Information: In säkularer Form spricht man von Souvenirs, deren Wertschätzung naturgemäß stark schwanken kann, beispielsweise wenn die betreffenden Objekte einer bestimmten oder gerade herrschenden Mode unterworfen sind.

Interpretation: Auf den ersten Blick scheint es sich bei den Reliquien um Gegenstände zu handeln, die lediglich der Erinnerung dienen. Doch die allgemeine Religionsgeschichte (Religion) die die heutige kirchliche Praxis zeigen, dass es sich um mehr handelt bzw. dass man sich etwa als religiös verehrender Mensch der Gegenwart der betreffenden Person und seiner Segenskraft versichern will. Das geschieht in der Erwartung, dass ähnlich wie bei einem speziellen Amulett, Fetisch oder Talisman heilende oder Glück verheißende Kräfte von der betreffenden Reliquien ausgehen. Zugrunde liegt die Vorstellung einer Mana-Potenz, mit der der betreffende Gegenstand gleichsam geladen sei und die man sich in bestimmter Weise zunutze machen könne.
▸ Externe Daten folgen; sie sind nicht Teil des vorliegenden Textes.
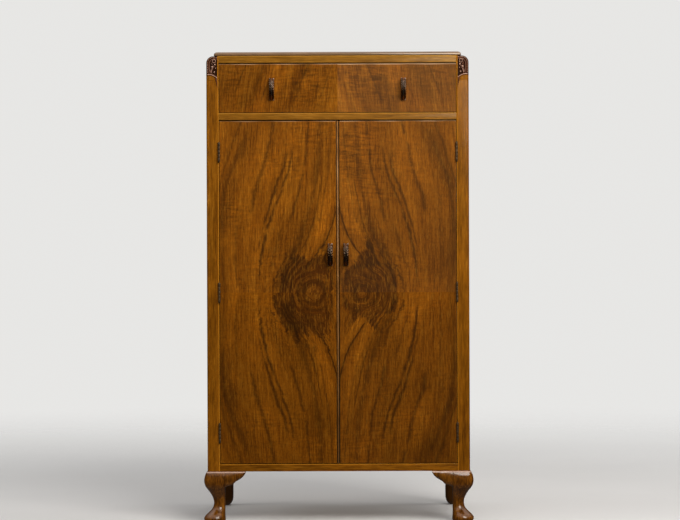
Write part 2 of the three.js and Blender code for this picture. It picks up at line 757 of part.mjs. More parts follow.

Die Aufbewahrungsorte von Reliquien werden im Christentum wie in nichtchristlichen Religionen als Zielorte für Wallfahrten ausersehen. Zwar suchen Einzelpersonen vor den Reliquien durch Gebet und Opfer die spezifische Segnung der betreffenden Heiligen zu erlangen, doch ist die Reliquien -Verehrung in der Hauptsache ein kollektives Geschehen. Aus diesem Grund kam es nicht selten zu mißbräuchlichen Handlungen, indem man die Gutgläubigkeit und Einfalt breiter Volksschichten ausnützte und als Reliquien erklärte, was augenscheinlich einer kritischen Prüfung nicht standhält, sondern lediglich dem Wildwuchs einer fragwürdigen "Volksfrömmigkeit" zuzurechnen ist. Unterstützt durch eine Fälscherindustrie großen Stils kam es einst zu einem regelrechten R-Handel. Das Bedürfnis, nicht nur einer frommen Tradition zu folgen, sondern historische Zuverlässigkeit zu gewinnen, gibt es von Fall zu Fall auch, etwa angesichts der Frage nach der Autentizität des Turiner Grabtuches, in dem man das Leichentuch vermutet hat, in das der Leichnam Jesu gehüllt gewesen sei.
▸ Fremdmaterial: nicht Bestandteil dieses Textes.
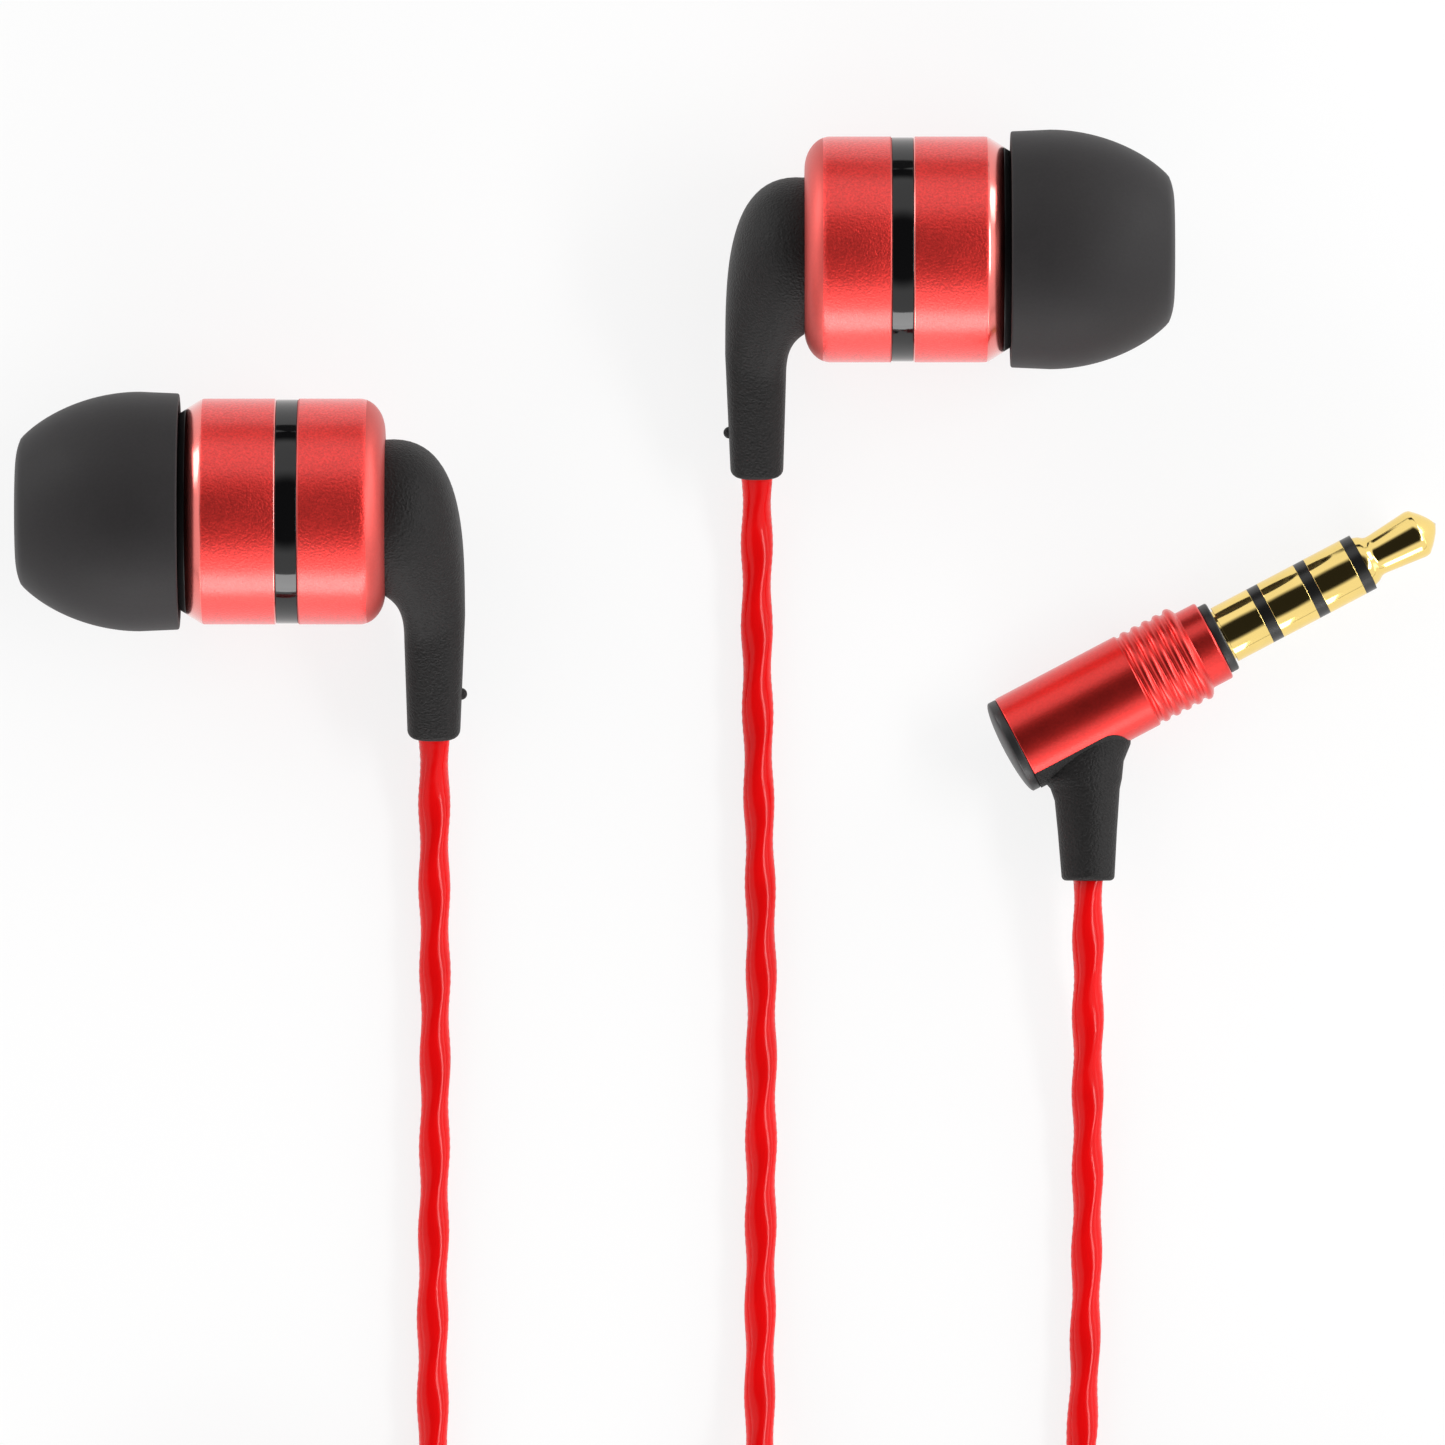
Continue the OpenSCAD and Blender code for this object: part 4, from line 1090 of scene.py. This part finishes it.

Das frühe Christentum machte sich diese bis in vorchristliche Zeiten zurückreichende Praxis der Reliquien-Verehrung zu nutze und legte Reliquiare an, z. B. in Gestalt von Märtyrersarkophagen oder Reliquien-Schreinen, eine Entwicklung, die im Mittelalter in Blüte stand und bis heute das religiöse Brauchtum belebt. So wie die Sarkophage als Altäre dienten, genügt ein Altar in der römisch-katholischen Kirche nur dann den liturgischen Erfordernissen, wenn er eine Reliquie birgt. Entsprechendes gilt, wenn in einem nicht eigens geweihten Raum Gottesdienst gefeiert werden soll; da ist es nötig, daß für die Anwesenheit einer Reliquien gesorgt ist. Grundsätzlich sollen sich in der Kirche Akte der Volksfrömmigkeit so auch die der Reliquien-Verehrung auf Christus richten. Doch liegt auf der Hand, dass die leblosen Objekte einer betonten Heiligenverehrung gerade dieser Bestrebung im Wege stehen.